#### Task
Return, unaltered, every line from the beginning of the material below up to and including the one with "LID_BASE, THIN_FILLET, rim)".

#### Exercise input

▬▬▬

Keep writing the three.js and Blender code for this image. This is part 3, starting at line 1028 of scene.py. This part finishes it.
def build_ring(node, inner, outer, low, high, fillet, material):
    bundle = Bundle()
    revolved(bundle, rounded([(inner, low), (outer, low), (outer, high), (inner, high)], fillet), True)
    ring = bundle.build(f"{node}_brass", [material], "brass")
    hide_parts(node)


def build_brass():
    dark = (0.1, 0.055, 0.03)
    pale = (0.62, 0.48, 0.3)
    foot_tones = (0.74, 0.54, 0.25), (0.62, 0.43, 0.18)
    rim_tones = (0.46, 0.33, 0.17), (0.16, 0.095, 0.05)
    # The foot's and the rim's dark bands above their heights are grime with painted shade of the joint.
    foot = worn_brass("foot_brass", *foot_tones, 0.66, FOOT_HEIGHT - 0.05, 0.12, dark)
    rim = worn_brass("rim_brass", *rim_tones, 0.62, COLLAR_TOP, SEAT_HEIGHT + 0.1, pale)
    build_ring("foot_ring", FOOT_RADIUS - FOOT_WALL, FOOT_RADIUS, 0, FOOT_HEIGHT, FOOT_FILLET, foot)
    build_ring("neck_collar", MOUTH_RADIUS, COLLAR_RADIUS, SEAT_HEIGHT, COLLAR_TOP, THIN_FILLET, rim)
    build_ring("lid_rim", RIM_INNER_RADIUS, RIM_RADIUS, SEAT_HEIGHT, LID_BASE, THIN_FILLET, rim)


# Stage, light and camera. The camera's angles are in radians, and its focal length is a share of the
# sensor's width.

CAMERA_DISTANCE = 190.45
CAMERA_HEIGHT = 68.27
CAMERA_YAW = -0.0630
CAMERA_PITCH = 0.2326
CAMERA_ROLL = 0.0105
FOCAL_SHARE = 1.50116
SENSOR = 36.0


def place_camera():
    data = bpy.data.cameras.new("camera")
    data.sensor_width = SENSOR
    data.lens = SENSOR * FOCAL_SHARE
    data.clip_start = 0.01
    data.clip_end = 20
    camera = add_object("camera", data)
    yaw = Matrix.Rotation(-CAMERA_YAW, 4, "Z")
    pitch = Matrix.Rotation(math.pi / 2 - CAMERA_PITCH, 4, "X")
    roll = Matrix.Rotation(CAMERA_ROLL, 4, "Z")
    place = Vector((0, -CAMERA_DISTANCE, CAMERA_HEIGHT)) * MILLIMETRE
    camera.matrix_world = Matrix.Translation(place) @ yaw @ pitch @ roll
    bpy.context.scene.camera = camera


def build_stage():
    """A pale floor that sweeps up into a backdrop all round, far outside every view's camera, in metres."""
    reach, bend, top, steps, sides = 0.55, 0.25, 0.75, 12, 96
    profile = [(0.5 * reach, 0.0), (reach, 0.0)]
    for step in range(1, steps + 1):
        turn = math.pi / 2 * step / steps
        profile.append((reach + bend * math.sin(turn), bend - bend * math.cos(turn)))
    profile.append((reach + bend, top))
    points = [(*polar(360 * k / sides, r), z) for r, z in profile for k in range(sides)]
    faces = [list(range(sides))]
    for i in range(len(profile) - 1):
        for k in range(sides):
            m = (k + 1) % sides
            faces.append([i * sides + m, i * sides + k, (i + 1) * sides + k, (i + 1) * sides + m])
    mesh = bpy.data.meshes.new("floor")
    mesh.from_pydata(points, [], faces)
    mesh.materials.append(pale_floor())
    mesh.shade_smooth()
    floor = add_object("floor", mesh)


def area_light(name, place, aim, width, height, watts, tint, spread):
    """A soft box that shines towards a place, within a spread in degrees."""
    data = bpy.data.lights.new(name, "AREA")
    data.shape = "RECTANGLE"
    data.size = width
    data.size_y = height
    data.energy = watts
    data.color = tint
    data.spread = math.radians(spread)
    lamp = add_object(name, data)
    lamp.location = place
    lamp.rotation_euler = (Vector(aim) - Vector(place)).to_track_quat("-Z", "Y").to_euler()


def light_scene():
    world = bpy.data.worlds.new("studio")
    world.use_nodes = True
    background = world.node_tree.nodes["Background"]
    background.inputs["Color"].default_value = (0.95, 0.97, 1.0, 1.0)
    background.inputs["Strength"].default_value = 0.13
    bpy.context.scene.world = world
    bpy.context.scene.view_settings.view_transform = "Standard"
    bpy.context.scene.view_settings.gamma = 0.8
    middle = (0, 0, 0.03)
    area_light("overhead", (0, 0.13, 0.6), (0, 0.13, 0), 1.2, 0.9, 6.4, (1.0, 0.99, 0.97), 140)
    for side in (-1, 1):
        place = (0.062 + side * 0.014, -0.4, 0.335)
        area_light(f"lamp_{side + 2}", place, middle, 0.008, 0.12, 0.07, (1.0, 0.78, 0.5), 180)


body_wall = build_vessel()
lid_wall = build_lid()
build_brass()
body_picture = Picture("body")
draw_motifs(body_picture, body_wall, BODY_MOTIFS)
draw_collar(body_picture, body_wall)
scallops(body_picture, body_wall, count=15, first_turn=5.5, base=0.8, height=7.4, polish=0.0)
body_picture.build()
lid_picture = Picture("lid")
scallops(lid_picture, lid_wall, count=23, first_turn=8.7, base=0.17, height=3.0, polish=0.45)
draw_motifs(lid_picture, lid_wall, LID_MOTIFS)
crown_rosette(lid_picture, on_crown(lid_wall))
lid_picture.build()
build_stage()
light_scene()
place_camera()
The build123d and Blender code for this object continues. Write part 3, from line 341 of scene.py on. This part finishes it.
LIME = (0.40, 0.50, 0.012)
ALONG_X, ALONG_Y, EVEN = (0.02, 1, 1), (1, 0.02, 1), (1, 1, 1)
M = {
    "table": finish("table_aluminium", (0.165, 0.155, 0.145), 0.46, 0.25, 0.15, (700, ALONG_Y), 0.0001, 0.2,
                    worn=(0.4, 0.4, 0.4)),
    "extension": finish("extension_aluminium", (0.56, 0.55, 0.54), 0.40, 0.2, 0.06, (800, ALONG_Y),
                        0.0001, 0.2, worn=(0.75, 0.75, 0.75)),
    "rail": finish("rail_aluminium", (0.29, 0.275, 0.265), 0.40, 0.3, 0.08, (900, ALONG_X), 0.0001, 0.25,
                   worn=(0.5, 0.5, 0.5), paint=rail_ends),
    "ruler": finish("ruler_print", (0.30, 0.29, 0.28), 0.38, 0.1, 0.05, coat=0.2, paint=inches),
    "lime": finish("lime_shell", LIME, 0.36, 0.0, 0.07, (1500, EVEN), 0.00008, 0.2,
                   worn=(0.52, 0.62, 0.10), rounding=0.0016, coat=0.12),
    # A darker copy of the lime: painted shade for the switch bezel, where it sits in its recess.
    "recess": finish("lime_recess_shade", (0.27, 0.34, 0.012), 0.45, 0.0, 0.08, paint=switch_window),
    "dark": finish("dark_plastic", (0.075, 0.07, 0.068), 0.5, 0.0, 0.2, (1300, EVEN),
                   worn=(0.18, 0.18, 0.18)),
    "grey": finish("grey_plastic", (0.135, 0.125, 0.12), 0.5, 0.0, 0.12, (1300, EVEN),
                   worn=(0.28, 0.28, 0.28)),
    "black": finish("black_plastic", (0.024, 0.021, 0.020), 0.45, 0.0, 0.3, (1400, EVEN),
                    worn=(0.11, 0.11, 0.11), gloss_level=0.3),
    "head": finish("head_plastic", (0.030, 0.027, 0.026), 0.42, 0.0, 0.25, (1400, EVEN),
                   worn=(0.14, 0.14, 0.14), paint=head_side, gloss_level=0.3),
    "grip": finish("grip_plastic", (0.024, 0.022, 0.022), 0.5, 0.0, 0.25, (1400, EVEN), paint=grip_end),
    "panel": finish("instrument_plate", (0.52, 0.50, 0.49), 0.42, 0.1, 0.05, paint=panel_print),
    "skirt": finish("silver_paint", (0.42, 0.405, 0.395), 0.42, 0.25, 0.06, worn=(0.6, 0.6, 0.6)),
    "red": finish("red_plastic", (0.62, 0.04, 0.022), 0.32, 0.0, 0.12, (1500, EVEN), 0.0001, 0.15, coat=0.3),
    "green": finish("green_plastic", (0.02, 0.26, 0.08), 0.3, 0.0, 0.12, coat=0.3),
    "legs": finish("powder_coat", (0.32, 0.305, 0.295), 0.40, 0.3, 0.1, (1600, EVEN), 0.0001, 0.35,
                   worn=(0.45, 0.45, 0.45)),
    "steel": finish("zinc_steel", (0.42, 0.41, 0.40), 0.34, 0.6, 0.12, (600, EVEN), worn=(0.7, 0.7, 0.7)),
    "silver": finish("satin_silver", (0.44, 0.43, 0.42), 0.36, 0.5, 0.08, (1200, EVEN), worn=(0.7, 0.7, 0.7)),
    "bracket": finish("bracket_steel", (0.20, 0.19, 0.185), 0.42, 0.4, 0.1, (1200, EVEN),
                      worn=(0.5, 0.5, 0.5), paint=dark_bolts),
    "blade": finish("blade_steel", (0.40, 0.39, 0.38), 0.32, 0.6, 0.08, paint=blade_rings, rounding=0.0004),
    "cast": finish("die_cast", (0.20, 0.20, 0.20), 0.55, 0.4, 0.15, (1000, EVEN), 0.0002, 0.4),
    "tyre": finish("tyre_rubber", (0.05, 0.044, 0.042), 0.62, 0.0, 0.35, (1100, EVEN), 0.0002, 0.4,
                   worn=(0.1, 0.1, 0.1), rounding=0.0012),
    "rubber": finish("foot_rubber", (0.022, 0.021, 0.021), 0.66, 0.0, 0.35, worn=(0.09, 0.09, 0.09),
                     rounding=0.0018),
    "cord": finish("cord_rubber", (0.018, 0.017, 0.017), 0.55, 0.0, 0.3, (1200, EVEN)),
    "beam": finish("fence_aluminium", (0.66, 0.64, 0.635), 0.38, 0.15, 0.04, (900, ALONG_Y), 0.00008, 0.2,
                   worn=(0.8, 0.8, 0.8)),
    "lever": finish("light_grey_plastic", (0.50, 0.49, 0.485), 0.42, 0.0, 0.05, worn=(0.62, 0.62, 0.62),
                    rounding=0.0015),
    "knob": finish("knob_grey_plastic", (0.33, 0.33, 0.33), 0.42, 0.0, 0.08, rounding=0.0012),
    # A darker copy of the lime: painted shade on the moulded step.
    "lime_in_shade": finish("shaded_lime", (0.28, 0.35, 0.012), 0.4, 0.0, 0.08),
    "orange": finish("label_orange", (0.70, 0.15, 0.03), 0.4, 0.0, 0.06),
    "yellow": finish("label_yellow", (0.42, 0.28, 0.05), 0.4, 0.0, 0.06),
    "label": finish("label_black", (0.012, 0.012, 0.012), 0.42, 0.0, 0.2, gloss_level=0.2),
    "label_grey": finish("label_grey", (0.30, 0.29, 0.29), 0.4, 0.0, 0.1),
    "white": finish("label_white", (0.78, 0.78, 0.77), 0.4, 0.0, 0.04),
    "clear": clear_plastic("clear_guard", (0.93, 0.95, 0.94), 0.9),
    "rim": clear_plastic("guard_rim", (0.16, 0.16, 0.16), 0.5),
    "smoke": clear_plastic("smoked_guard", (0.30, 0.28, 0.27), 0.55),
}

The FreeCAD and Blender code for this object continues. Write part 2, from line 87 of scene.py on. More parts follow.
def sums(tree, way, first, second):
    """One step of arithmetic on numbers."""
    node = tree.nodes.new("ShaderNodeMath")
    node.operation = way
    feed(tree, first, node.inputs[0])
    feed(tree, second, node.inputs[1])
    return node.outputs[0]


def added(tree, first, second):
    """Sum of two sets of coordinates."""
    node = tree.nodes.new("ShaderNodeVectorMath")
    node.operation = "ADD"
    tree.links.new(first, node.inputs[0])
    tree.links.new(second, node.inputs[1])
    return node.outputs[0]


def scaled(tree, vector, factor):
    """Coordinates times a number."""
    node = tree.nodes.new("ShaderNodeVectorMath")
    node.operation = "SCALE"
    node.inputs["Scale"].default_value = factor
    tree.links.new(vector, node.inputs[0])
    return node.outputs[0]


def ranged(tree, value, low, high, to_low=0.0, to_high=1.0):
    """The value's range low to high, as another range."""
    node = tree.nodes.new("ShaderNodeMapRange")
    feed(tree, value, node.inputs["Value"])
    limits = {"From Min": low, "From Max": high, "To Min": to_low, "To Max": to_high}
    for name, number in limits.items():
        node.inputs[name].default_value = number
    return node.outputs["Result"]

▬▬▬

#### Exercise result
Keep writing the three.js and Blender code for this image. This is part 3, starting at line 1028 of scene.py. This part finishes it.
def build_ring(node, inner, outer, low, high, fillet, material):
    bundle = Bundle()
    revolved(bundle, rounded([(inner, low), (outer, low), (outer, high), (inner, high)], fillet), True)
    ring = bundle.build(f"{node}_brass", [material], "brass")
    hide_parts(node)


def build_brass():
    dark = (0.1, 0.055, 0.03)
    pale = (0.62, 0.48, 0.3)
    foot_tones = (0.74, 0.54, 0.25), (0.62, 0.43, 0.18)
    rim_tones = (0.46, 0.33, 0.17), (0.16, 0.095, 0.05)
    # The foot's and the rim's dark bands above their heights are grime with painted shade of the joint.
    foot = worn_brass("foot_brass", *foot_tones, 0.66, FOOT_HEIGHT - 0.05, 0.12, dark)
    rim = worn_brass("rim_brass", *rim_tones, 0.62, COLLAR_TOP, SEAT_HEIGHT + 0.1, pale)
    build_ring("foot_ring", FOOT_RADIUS - FOOT_WALL, FOOT_RADIUS, 0, FOOT_HEIGHT, FOOT_FILLET, foot)
    build_ring("neck_collar", MOUTH_RADIUS, COLLAR_RADIUS, SEAT_HEIGHT, COLLAR_TOP, THIN_FILLET, rim)
    build_ring("lid_rim", RIM_INNER_RADIUS, RIM_RADIUS, SEAT_HEIGHT, LID_BASE, THIN_FILLET, rim)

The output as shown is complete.